— start Provided records —
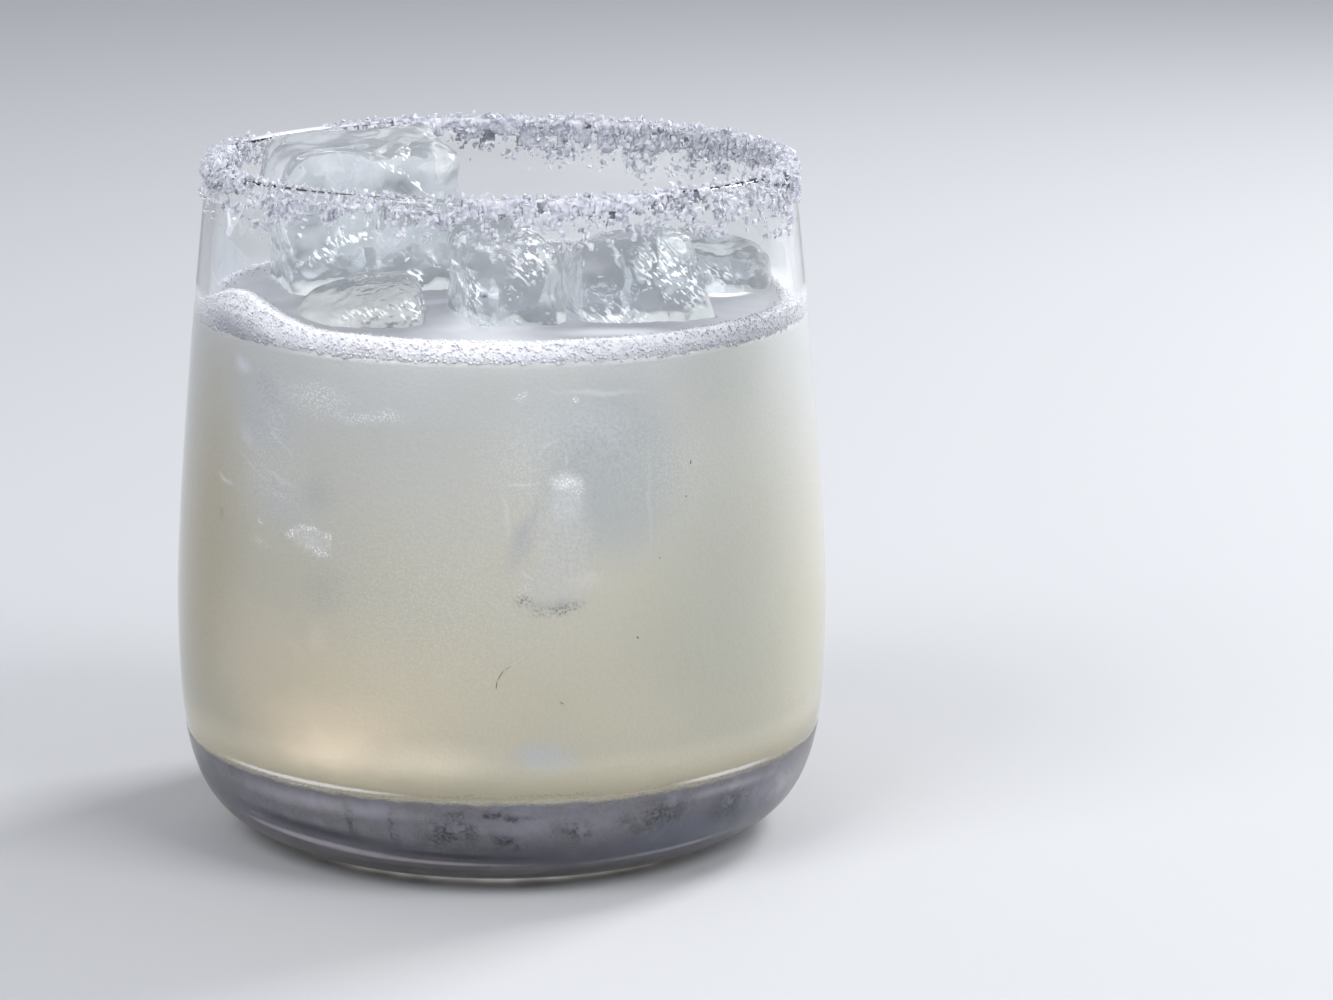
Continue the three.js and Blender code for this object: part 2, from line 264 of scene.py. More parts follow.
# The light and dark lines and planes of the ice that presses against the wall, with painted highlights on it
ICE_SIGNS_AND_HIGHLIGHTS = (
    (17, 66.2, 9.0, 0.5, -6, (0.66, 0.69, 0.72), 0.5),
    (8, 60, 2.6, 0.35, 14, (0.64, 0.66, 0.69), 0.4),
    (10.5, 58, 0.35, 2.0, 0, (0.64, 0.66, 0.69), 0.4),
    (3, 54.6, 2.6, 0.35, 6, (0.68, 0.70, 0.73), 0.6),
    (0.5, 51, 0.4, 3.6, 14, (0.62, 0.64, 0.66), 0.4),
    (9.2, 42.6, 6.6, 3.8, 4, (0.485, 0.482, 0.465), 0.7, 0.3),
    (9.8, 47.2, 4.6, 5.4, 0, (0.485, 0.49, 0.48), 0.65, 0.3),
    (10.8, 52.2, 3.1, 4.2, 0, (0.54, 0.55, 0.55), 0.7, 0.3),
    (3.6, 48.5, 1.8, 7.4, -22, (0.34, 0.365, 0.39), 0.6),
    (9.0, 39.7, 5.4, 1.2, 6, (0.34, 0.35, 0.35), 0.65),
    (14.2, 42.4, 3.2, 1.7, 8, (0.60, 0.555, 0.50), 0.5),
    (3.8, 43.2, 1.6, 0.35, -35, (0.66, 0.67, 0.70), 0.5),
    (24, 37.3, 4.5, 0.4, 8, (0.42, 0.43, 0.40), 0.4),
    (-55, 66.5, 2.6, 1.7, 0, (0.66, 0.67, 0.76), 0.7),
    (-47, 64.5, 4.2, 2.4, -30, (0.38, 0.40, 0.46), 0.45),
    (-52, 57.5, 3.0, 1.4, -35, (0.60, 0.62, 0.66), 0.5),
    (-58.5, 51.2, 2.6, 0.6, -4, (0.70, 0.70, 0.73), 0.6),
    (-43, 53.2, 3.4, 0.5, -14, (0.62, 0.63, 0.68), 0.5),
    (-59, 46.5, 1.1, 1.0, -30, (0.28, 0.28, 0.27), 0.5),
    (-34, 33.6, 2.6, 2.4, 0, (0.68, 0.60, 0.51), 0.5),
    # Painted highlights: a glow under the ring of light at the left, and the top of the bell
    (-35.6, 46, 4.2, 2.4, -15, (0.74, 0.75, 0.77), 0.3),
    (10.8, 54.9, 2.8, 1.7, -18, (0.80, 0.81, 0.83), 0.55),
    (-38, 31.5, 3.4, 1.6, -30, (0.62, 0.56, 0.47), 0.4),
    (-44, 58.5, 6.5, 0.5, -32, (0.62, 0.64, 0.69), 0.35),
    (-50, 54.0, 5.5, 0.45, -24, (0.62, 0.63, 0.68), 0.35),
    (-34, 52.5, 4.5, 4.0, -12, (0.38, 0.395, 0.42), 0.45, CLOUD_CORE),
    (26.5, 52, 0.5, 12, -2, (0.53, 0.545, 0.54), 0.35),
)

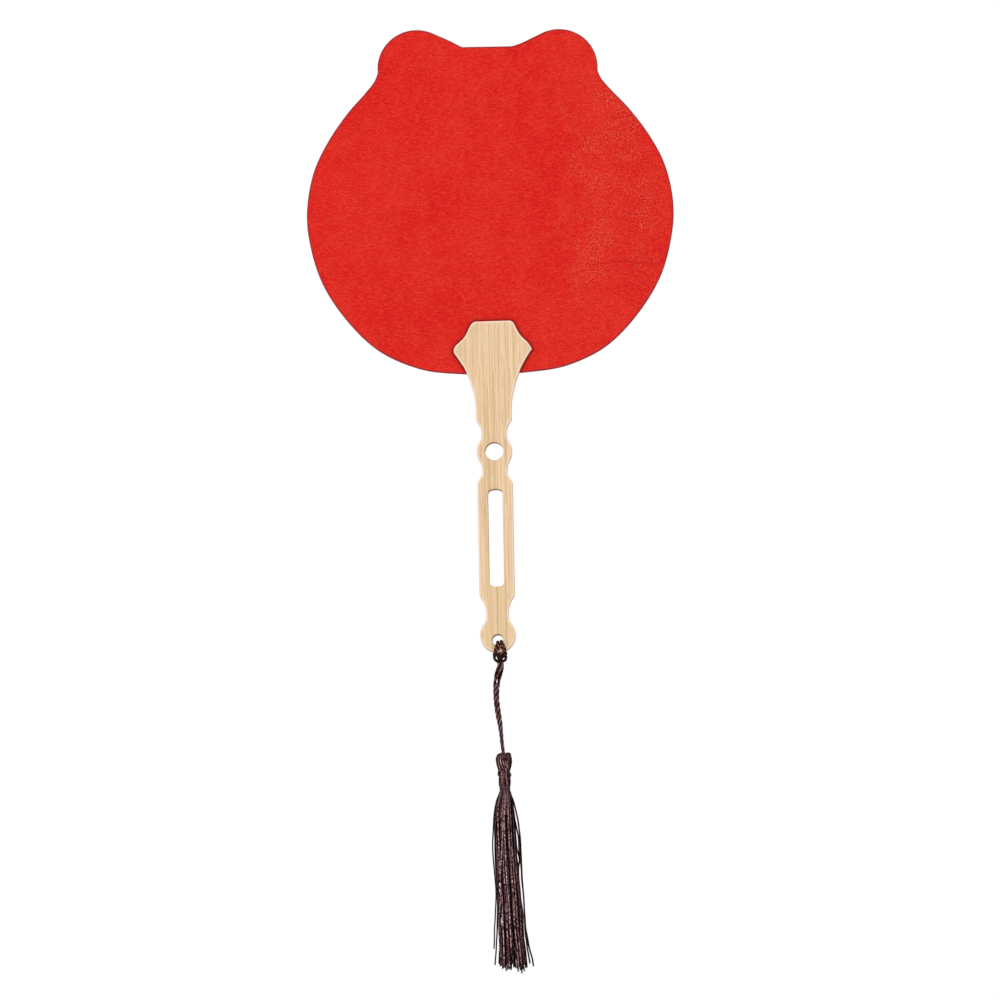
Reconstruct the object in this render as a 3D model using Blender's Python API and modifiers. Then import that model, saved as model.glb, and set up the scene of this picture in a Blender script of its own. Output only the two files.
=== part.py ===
— end Provided records —
Work to complete: Repeat the material above in full, exactly as it stands.

Correct answer:
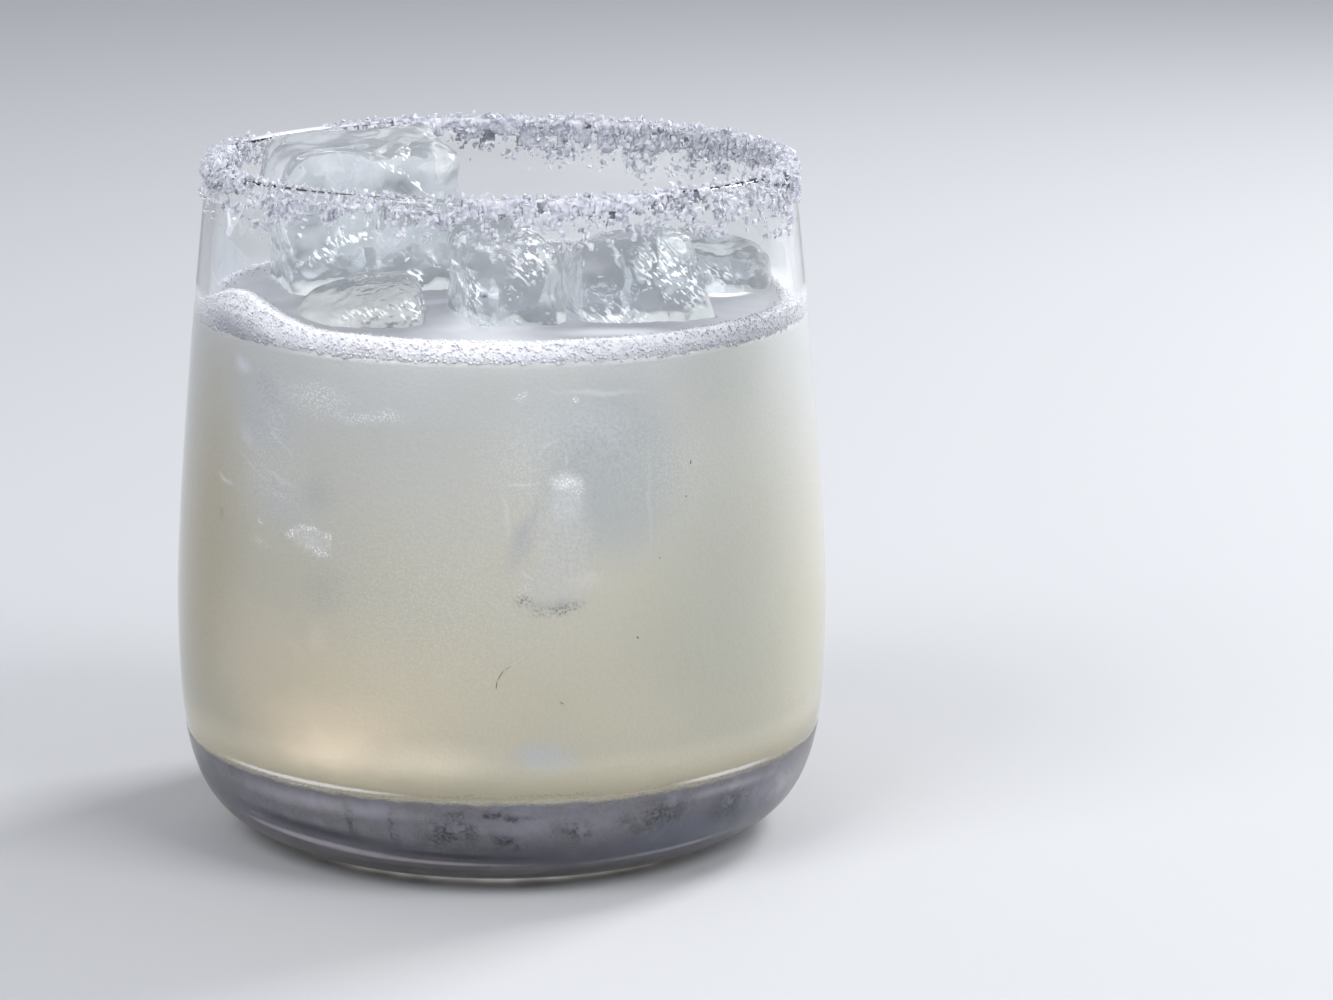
Continue the three.js and Blender code for this object: part 2, from line 264 of scene.py. More parts follow.
# The light and dark lines and planes of the ice that presses against the wall, with painted highlights on it
ICE_SIGNS_AND_HIGHLIGHTS = (
    (17, 66.2, 9.0, 0.5, -6, (0.66, 0.69, 0.72), 0.5),
    (8, 60, 2.6, 0.35, 14, (0.64, 0.66, 0.69), 0.4),
    (10.5, 58, 0.35, 2.0, 0, (0.64, 0.66, 0.69), 0.4),
    (3, 54.6, 2.6, 0.35, 6, (0.68, 0.70, 0.73), 0.6),
    (0.5, 51, 0.4, 3.6, 14, (0.62, 0.64, 0.66), 0.4),
    (9.2, 42.6, 6.6, 3.8, 4, (0.485, 0.482, 0.465), 0.7, 0.3),
    (9.8, 47.2, 4.6, 5.4, 0, (0.485, 0.49, 0.48), 0.65, 0.3),
    (10.8, 52.2, 3.1, 4.2, 0, (0.54, 0.55, 0.55), 0.7, 0.3),
    (3.6, 48.5, 1.8, 7.4, -22, (0.34, 0.365, 0.39), 0.6),
    (9.0, 39.7, 5.4, 1.2, 6, (0.34, 0.35, 0.35), 0.65),
    (14.2, 42.4, 3.2, 1.7, 8, (0.60, 0.555, 0.50), 0.5),
    (3.8, 43.2, 1.6, 0.35, -35, (0.66, 0.67, 0.70), 0.5),
    (24, 37.3, 4.5, 0.4, 8, (0.42, 0.43, 0.40), 0.4),
    (-55, 66.5, 2.6, 1.7, 0, (0.66, 0.67, 0.76), 0.7),
    (-47, 64.5, 4.2, 2.4, -30, (0.38, 0.40, 0.46), 0.45),
    (-52, 57.5, 3.0, 1.4, -35, (0.60, 0.62, 0.66), 0.5),
    (-58.5, 51.2, 2.6, 0.6, -4, (0.70, 0.70, 0.73), 0.6),
    (-43, 53.2, 3.4, 0.5, -14, (0.62, 0.63, 0.68), 0.5),
    (-59, 46.5, 1.1, 1.0, -30, (0.28, 0.28, 0.27), 0.5),
    (-34, 33.6, 2.6, 2.4, 0, (0.68, 0.60, 0.51), 0.5),
    # Painted highlights: a glow under the ring of light at the left, and the top of the bell
    (-35.6, 46, 4.2, 2.4, -15, (0.74, 0.75, 0.77), 0.3),
    (10.8, 54.9, 2.8, 1.7, -18, (0.80, 0.81, 0.83), 0.55),
    (-38, 31.5, 3.4, 1.6, -30, (0.62, 0.56, 0.47), 0.4),
    (-44, 58.5, 6.5, 0.5, -32, (0.62, 0.64, 0.69), 0.35),
    (-50, 54.0, 5.5, 0.45, -24, (0.62, 0.63, 0.68), 0.35),
    (-34, 52.5, 4.5, 4.0, -12, (0.38, 0.395, 0.42), 0.45, CLOUD_CORE),
    (26.5, 52, 0.5, 12, -2, (0.53, 0.545, 0.54), 0.35),
)

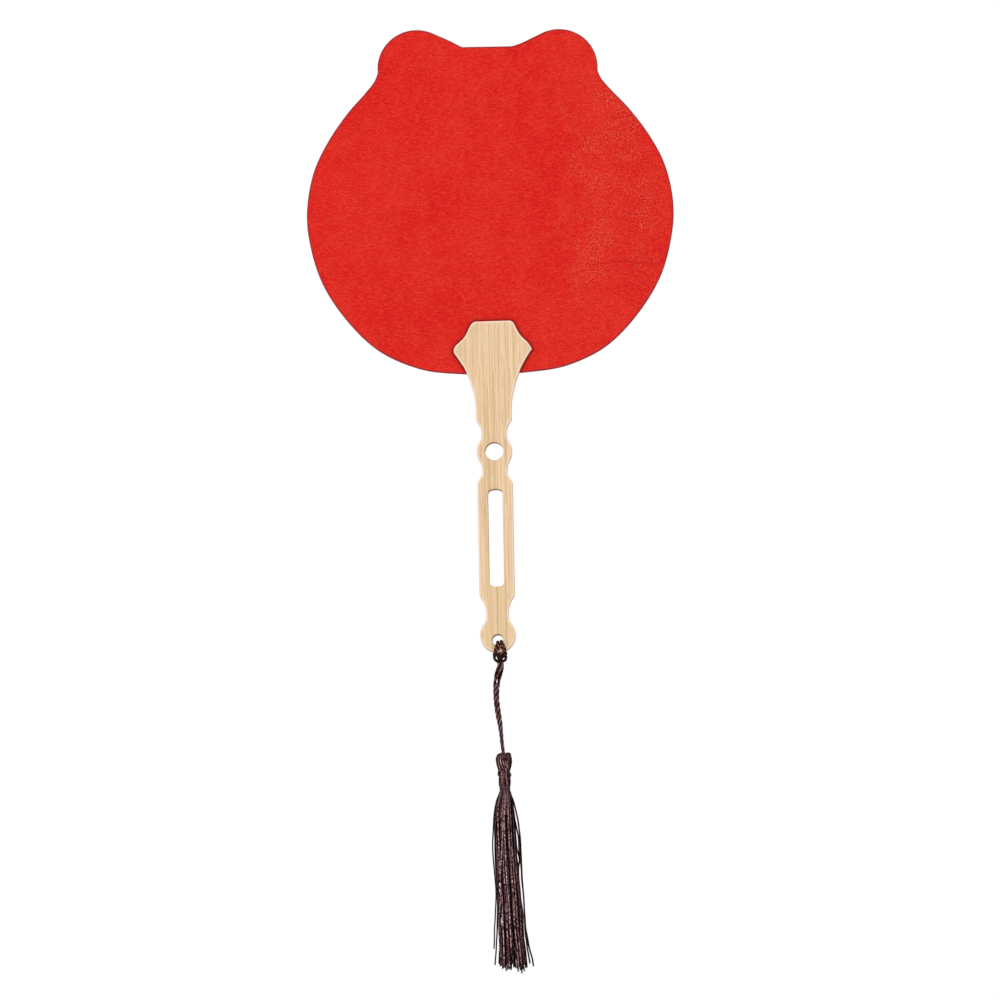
Reconstruct the object in this render as a 3D model using Blender's Python API and modifiers. Then import that model, saved as model.glb, and set up the scene of this picture in a Blender script of its own. Output only the two files.
=== part.py ===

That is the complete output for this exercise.